There are two key examples of how to do this:
- Allocating different SKU types in different warehouses to optimize operations
- Using merchandising to drive optimization by increasing order volume and basket size
Improved operational efficiency through curated SKU allocation
In the Hurricane Heroes initiative, Ace strategically placed bulkier SKUs with FLEXE instead of storing those items in its own distribution network. That way, large SKUs weren’t taking up prime warehousing capacity so that everyday operations weren’t interrupted for its hurricane initiative.

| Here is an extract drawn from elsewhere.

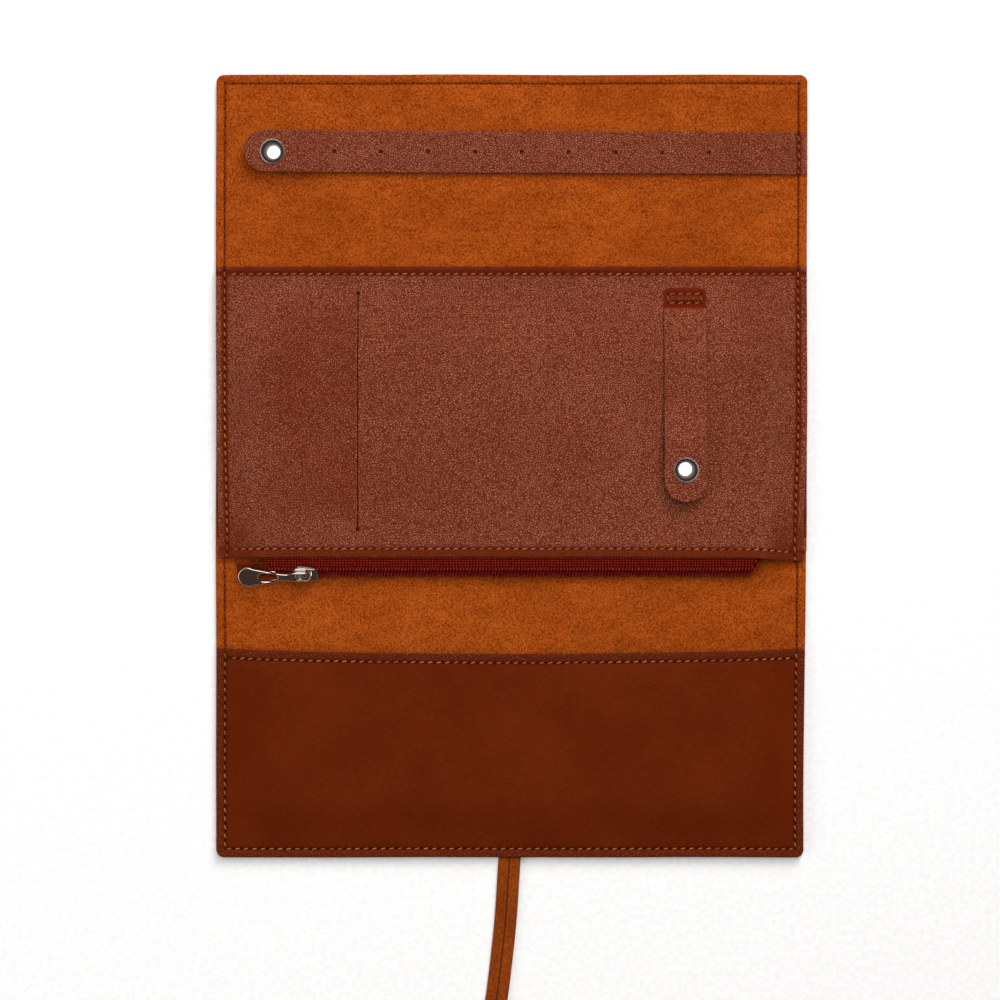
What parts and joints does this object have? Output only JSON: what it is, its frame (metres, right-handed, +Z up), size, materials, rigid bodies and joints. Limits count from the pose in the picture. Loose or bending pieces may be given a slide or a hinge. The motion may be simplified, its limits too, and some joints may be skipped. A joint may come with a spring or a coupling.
{
  "type": "leather jewellery case",
  "caption": "Trifold leather jewellery case laid open: suede-lined shell, zip pouch, slit and open pockets, snap straps for earrings and necklaces, and a wrap-around tie.",
  "frame": {"origin": "under the middle of the open case, on the surface it lies on", "axes": "+Z up out of the lining, +Y towards the upper section along the case's length, +X to the right"},
  "size_m": [0.229, 0.4747, 0.0166],
  "materials": {
    "shell_leather": "smooth, satin",
    "suede_lining": "napped suede, matte",
    "pebbled_leather": "pebble grain, semi-gloss",
    "pocket_leather": "smooth, matte",
    "zip_tape": "woven, matte",
    "zip_coil": "satin nylon",
    "nickel": "polished",
    "tie_suede": "napped suede, matte"
  },
  "bodies": {
    "middle_section": {"shell_middle": "shell_leather", "lining_middle": "suede_lining", "pouch_front_panel": "pebbled_leather", "slit_pocket_lining": "pocket_leather", "pouch_back_panel": "suede_lining", "zip_tape_upper": "zip_tape", "zip_tape_lower": "zip_tape", "zip_coil_upper": "zip_coil", "zip_coil_lower": "zip_coil", "zip_stop": "nickel", "zip_end_tab": "pebbled_leather", "keeper_strap_sewn_end": "pebbled_leather", "keeper_snap_stud": "nickel", "keeper_snap_eyelet": "nickel"},
    "upper_spine": {"shell_upper_spine": "shell_leather", "lining_upper_spine": "suede_lining"},
    "upper_section": {"shell_upper": "shell_leather", "lining_upper": "suede_lining", "earring_strap_sewn_end": "pebbled_leather", "earring_snap_stud": "nickel", "earring_snap_eyelet": "nickel"},
    "lower_spine": {"shell_lower_spine": "shell_leather", "lining_lower_spine": "suede_lining"},
    "lower_section": {"shell_lower": "shell_leather", "lining_lower": "suede_lining", "lower_pocket_panel": "pocket_leather", "tie_strap": "tie_suede", "tie_coil": "tie_suede"},
    "earring_strap": {"earring_strap": "pebbled_leather", "earring_snap_cap": "nickel", "earring_snap_socket": "nickel"},
    "keeper_strap": {"keeper_strap": "pebbled_leather", "keeper_snap_cap": "nickel", "keeper_snap_socket": "nickel"},
    "zip_slider": {"zip_slider": "nickel"},
    "zip_pull": {"zip_pull": "nickel"}
  },
  "joints": [
    {"name": "upper_fold_inner", "type": "hinge", "parent": "middle_section", "child": "upper_spine", "pos_m": [0, 0.078, 0.0026], "axis": [1, 0, 0], "range_deg": [0, 90]},
    {"name": "upper_fold_outer", "type": "hinge", "parent": "upper_spine", "child": "upper_section", "pos_m": [0, 0.0921, 0.0026], "axis": [1, 0, 0], "range_deg": [0, 90]},
    {"name": "lower_fold_inner", "type": "hinge", "parent": "middle_section", "child": "lower_spine", "pos_m": [0, -0.0476, 0.0026], "axis": [-1, 0, 0], "range_deg": [0, 90]},
    {"name": "lower_fold_outer", "type": "hinge", "parent": "lower_spine", "child": "lower_section", "pos_m": [0, -0.07015, 0.0026], "axis": [-1, 0, 0], "range_deg": [0, 90]},
    {"name": "earring_strap_lift", "type": "hinge", "parent": "upper_section", "child": "earring_strap", "pos_m": [0.108, 0.1213, 0.00415], "axis": [0, -1, 0], "range_deg": [-160, 0]},
    {"name": "keeper_strap_lift", "type": "hinge", "parent": "middle_section", "child": "keeper_strap", "pos_m": [0.0668, 0.061, 0.01006], "axis": [1, 0, 0], "range_deg": [-160, 0]},
    {"name": "zip_slide", "type": "slide", "parent": "middle_section", "child": "zip_slider", "axis": [1, 0, 0], "range_m": [0, 0.165]},
    {"name": "zip_pull_swing", "type": "hinge", "parent": "zip_slider", "child": "zip_pull", "pos_m": [-0.0795, -0.04282, 0.00856], "axis": [0, -0.8192, -0.5736], "range_deg": [-165, 0]}
  ],
  "couplings": [
    {"joint": "upper_fold_outer", "follows": "upper_fold_inner", "ratio": 1},
    {"joint": "lower_fold_outer", "follows": "lower_fold_inner", "ratio": 1}
  ]
}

By storing the larger items with providers from the FLEXE network, Ace was able to ensure those bigger items were out of the way, but also closer to the hurricane zone to reduce transportation times and costs when they were needed.
Increased order volume while reducing CPU
One FLEXE customer was able to drive continuous improvements and reduce logistics costs through high-quality warehouse operations and its merchandising strategy. With FLEXE, this company was able to ramp up to meet more than 100,000 orders/month during peak season, while also reducing CPU by more than 30% during that time.
Because this retailer offered free shipping on orders above $35, it incentivized shoppers to buy more products at once—increasing units shipped while decreasing its fully burdened CPU. The fully burdened price includes cumulative costs for inbound shipments, storage, outbound shipments, hourly labor, and supplies. Fewer shipments, with more products reduces the total CPU.
What all these challenges boil down to is the need to be able to adapt and evolve. Adding a level of flexibility to your warehousing and fulfillment network is key to competing in the retail world today. With on-demand warehousing, you can react to unexpected disruptions like tariffs or natural disasters, while also allowing for growth and evolving your business to keep pace with customer expectations.